13 March 2025

Share Valuation: Kroll v. Envirocon Ltd

 

Julian Kroll was for five years a director of Envirocon, manufacturer of precast concrete wall units.  His abrupt departure in 2023 now sees argument over value of his sixteen per cent shareholding, with the High Court refusing him Companies Act access to financial information post-dating his departure.

Envirocon Ltd management told the High Court of concerns that Mr Kroll was asking for commercially sensitive information, potentially of benefit to competitors.  

Mr Kroll took up his sixteen per cent Envirocon shareholding in 2018, funded with a loan from majority shareholders, a Russell family trust.

He claims company management has not provided adequate financial information to enable valuation of this shareholding as at the May 2024 date when he was removed as a shareholder.

His shares were forfeited when the Russell family trust called in its loan.  He wants to know what surplus value, if any, exists in his former shareholding, above what was owed on the Russell loan.
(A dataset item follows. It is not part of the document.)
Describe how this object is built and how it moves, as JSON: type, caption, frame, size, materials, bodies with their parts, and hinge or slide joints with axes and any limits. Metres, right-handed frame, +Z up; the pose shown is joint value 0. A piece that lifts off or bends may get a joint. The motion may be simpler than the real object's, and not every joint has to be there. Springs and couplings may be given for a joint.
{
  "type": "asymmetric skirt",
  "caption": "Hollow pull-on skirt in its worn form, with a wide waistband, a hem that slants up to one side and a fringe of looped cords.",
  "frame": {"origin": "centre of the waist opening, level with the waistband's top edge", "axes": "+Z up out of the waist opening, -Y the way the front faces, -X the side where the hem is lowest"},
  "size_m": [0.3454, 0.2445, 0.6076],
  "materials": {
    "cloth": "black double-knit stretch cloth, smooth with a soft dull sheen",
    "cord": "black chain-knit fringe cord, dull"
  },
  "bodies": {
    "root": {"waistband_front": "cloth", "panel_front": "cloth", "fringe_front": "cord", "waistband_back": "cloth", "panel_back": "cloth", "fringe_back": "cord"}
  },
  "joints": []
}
Mr Kroll was given a draft share valuation report prepared by chartered accountants Grant Thornton, based on Envirocon’s financial statements for year ended March 2023, a date some fourteen months prior to his removal as shareholder.  The court was told this draft has never been finalised.

He subsequently made a Companies Act application for disclosure of further company financial information; financial statements for the year ended March 2024 plus access to Envirocon’s current accounting records held with Xero.  This was needed to get a complete picture of his former shareholding’s value as at May 2024, he claimed.

Envirocon refused access.  It did belatedly provide Mr Kroll with management accounts covering the period April-December 2023, providing some extra financial information.

His Companies Act application for further financial information was dismissed.  The purpose of this rule is to ensure accountability by management to shareholders, Justice Walker said.

This shareholder right was lost when he was removed as a shareholder, she ruled.

Alternative court processes to order discovery of relevant information from third parties like Envirocon are available to Mr Kroll, Justice Walker said.  Companies Act investor protection rules are not to be used as a cheap shortcut to get pre-claim information, she said.

Generally, it can be very expensive to force information from third parties as part of pre-trial discovery; third party costs incurred gathering this information must be paid in full.